Carson was born on German Street in Ancoats, Manchester. Her father ran a flour mill and her mother was an amateur singer. As a child, she took piano lessons while attending Church of England school, Carson performed with her younger sister Nellie as a singing act called the Carson Sisters. She then became a cinema pianist providing the musical accompaniment for silent films.
She married the cricketer George Peploe in 1926, but he died just two years later, aged only 31. They had no children. Violet Carson never re-married. The premature death of Peploe would ironically mirror the early life of Carson's iconic character Ena Sharples many years later; in the years long before the show was created, Carson's fiancée had died in the Great War, and her husband died prematurely in 1937.

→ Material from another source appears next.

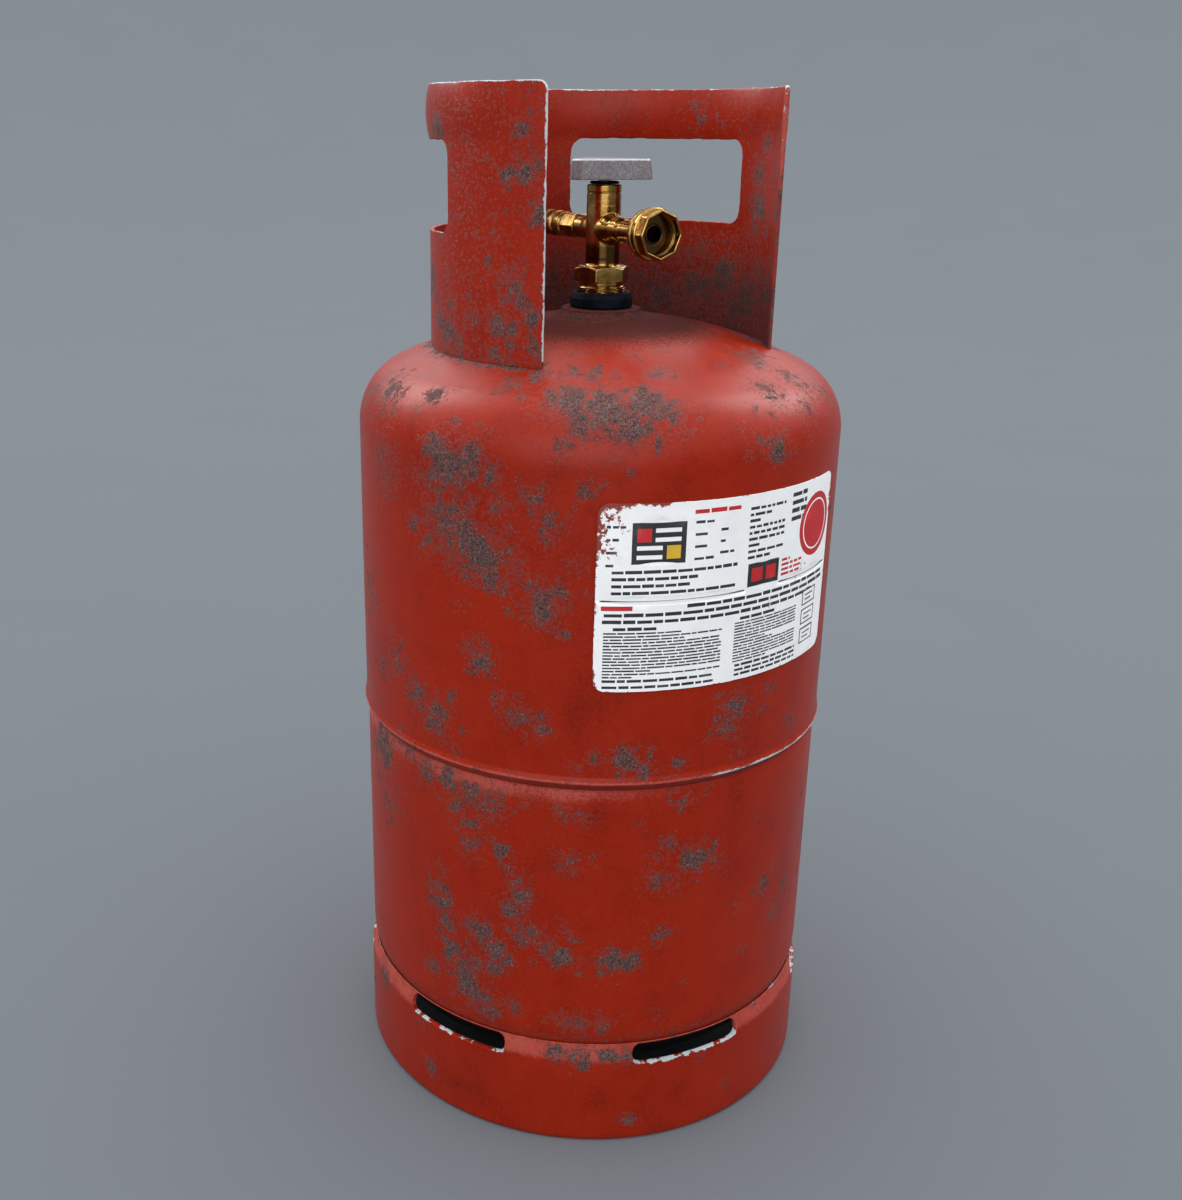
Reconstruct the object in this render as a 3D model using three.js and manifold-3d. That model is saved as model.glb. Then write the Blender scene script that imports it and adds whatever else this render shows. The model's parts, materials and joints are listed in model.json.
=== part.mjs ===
// A 13 kg propane cylinder: two-piece welded shell, guard collar, foot ring and service valve.
// Millimetres, +Z up. The origin is on the floor under the axis, and the outlet faces -Y.
import * as THREE from "three";
import { mergeVertices } from "three/addons/utils/BufferGeometryUtils.js";
import Module from "manifold-3d";

const wasm = await Module();
wasm.setup();

// ---- driving dimensions ----
const GAP = 0.35; // clearance between pieces that touch
const DEG = Math.PI / 180;
const SHELL_FACETS = 40;
const VALVE_FACETS = 20;
const INNER_FACETS = 12;

const shell = {
  radius: 150, // upper half, outside
  lowerRadius: 148.8, // lower half, outside
  wall: 3,
  knuckle: 40, // outside radius of the bend between cylinder and crown
  crown: 295, // outside radius of the domed ends
  shoulderZ: 434, // top of the straight cylinder
  baseZ: 84, // bottom of the straight cylinder
  seamZ: 250, // lower edge of the upper half
  lap: 14, // height of the rim that slides inside the upper half
  lipRadius: 151.2, // flared lower edge of the upper half
  neckHole: 17.4,
};
const boss = { radius: 24.25, bore: 12.9, neck: 17, flangeZ: 498.8, topZ: 502.4, bottomZ: 484 };
const collar = {
  radius: 104.6,
  wall: 2.6,
  topZ: 630,
  railZ: 600, // lower edge of the bulged top rail
  railBulge: 2,
  windowBottomZ: 549,
  gapHalfAngle: 50, // half of the open front
  windowFrom: 90.5, // degrees from the front, both sides
  windowTo: 160.2,
  windowCorner: 9,
};
const foot = {
  radius: 150.4,
  wall: 3,
  flange: 5.6, // width of the foot, turned in at the floor
  edge: 2.8, // outside radius of that bend
  shoulderZ: 58.5, // where the wall starts to bend in
  topZ: 71.3,
  slots: 6,
  slotAngle: 29,
  slotPhase: -5,
  slotBottomZ: 57.6,
  slotTopZ: 70.4,
  slotCorner: 5.6,
};
const label = { radius: 150.35, thickness: 0.4, from: -32, to: 34, bottomZ: 309, topZ: 418, corner: 7 };
const valve = {
  axisZ: 549, // centre line of the outlet and relief arms
  shankRadius: 12.5,
  bottomZ: 480,
  threadRadius: 14.8,
  grooveRadius: 12.8,
  hexZ: 517.8,
  hexTopZ: 527.2,
  hexFlats: 30,
  hexTurn: -15, // degrees
  stemRadius: 10.4,
  topZ: 558.5,
  seatZ: 536.5,
  inletRadius: 3,
  chamberRadius: 5.2,
  bonnetThreadRadius: 7.4,
  bonnetThreadZ: 553,
  armRadius: 6.3,
  outletBore: 3.7,
  reliefBore: 2.5,
  reliefArmRadius: 7,
  reliefArmEnd: 24,
  galleryY: 7.6, // drilled way from the foot of the shank to the relief arm
  galleryRadius: 1.4,
};
const outlet = { flangeFrom: 46.5, flangeTo: 50, socketFrom: 51.6, octagonFrom: 55.2, face: 62 };
const bonnet = { radius: 10.3, topZ: 574.5, bore: 3.9 };
const wheel = {
  bottomZ: 577.6,
  topZ: 589.2,
  inradius: 18.5, // centre to the long sides
  cornerRadius: 28.5, // centre to the three short sides
  draft: 1.6, // how much further out the lower edge stands
  turn: -10,
};
const relief = { hexFrom: 24.7, hexTo: 40, ringFrom: 43, barrelFrom: 52, end: 79, flats: 14 };

const finish = {
  redPaint: { color: 0x9b2616, roughness: 0.55, metalness: 0.1 },
  weldSteel: { color: 0x7c3226, roughness: 0.7, metalness: 0.3 },
  brass: { color: 0xb8842c, roughness: 0.35, metalness: 1 },
  steel: { color: 0x9a9c9e, roughness: 0.4, metalness: 0.9 },
  wheelGrey: { color: 0x828084, roughness: 0.6, metalness: 0.4 },
  blackRubber: { color: 0x0c1019, roughness: 0.7, metalness: 0 },
  paper: { color: 0xe4e2de, roughness: 0.6, metalness: 0 },
  dustRed: { color: 0x7a1c14, roughness: 0.6, metalness: 0 },
};

// ---- geometry helpers ----
const tank = new THREE.Group();

function addPiece(name, geometry, look) {
  const mesh = new THREE.Mesh(geometry, new THREE.MeshStandardMaterial(finish[look]));
  mesh.name = name;
  tank.add(mesh);
  return mesh;
}

// A closed geometry as a solid that can be joined and cut.
function solidOf(geometry) {
  const bare = geometry.clone();
  bare.deleteAttribute("normal");
  bare.deleteAttribute("uv");
  const merged = mergeVertices(bare, 1e-4);
  return new wasm.Manifold(
    new wasm.Mesh({
      numProp: 3,
      vertProperties: merged.attributes.position.array,
      triVerts: new Uint32Array(merged.index.array),
    }),
  );
}

function geometryOf(solid) {
  const mesh = solid.getMesh();
  const geometry = new THREE.BufferGeometry();
  geometry.setAttribute("position", new THREE.BufferAttribute(mesh.vertProperties, 3));
  geometry.setIndex(new THREE.BufferAttribute(mesh.triVerts, 1));
  return geometry;
}

// Area of a closed outline of [radius, height] pairs, positive when it runs counter-clockwise.
function signedArea(outline) {
  return outline.reduce((sum, [r, z], i) => {
    const [nextR, nextZ] = outline[(i + 1) % outline.length];
    return sum + (r * nextZ - nextR * z) / 2;
  }, 0);
}

// A solid of revolution round +Z from a closed outline of [radius, height] pairs.
// An outline that starts and ends on the axis stays open there; any other is closed on itself.
function turned(outline, facets) {
  const ordered = signedArea(outline) > 0 ? outline : [...outline].reverse();
  const onAxis = ordered.filter(([r]) => r === 0).length === 2;
  let points = ordered;
  if (onAxis) {
    while (!(points[0][0] === 0 && points.at(-1)[0] === 0)) {
      points = [...points.slice(1), points[0]];
    }
  } else {
    points = [...ordered, ordered[0]];
  }
  const profile = points.map(([r, z]) => new THREE.Vector2(r, z));
  return new THREE.LatheGeometry(profile, facets).rotateX(Math.PI / 2);
}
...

In 1935 Carson joined BBC Radio in Manchester, singing a range of material from comic musical hall style songs to light operatic arias. She began in a show called Songs at the Piano and was a regular member of Children's Hour on the BBC Home Service and was the star of Nursery Sing Song from Manchester, in which she frequently sang with producer Trevor Hill, many years her junior. Contrary to popular opinion she was never known as Auntie Vi, that epithet belonging only to Violet Fraser back in the 1920s. "I was never anyone's aunt" exclaimed Carson when Hill produced a BBC Radio programme about her in 1981. She worked with the Council for the Encouragement of Music and the Arts during the Second World War and was for six years the pianist for the Mabel and Wilfred Pickles radio show Have A Go. Her extensive radio career included a period as a presenter and interviewer on Woman's Hour for five years and she acted in numerous radio dramas. On stage her curriculum vitae included playing the Duchess of York in William Shakespeare's tragedy Richard III.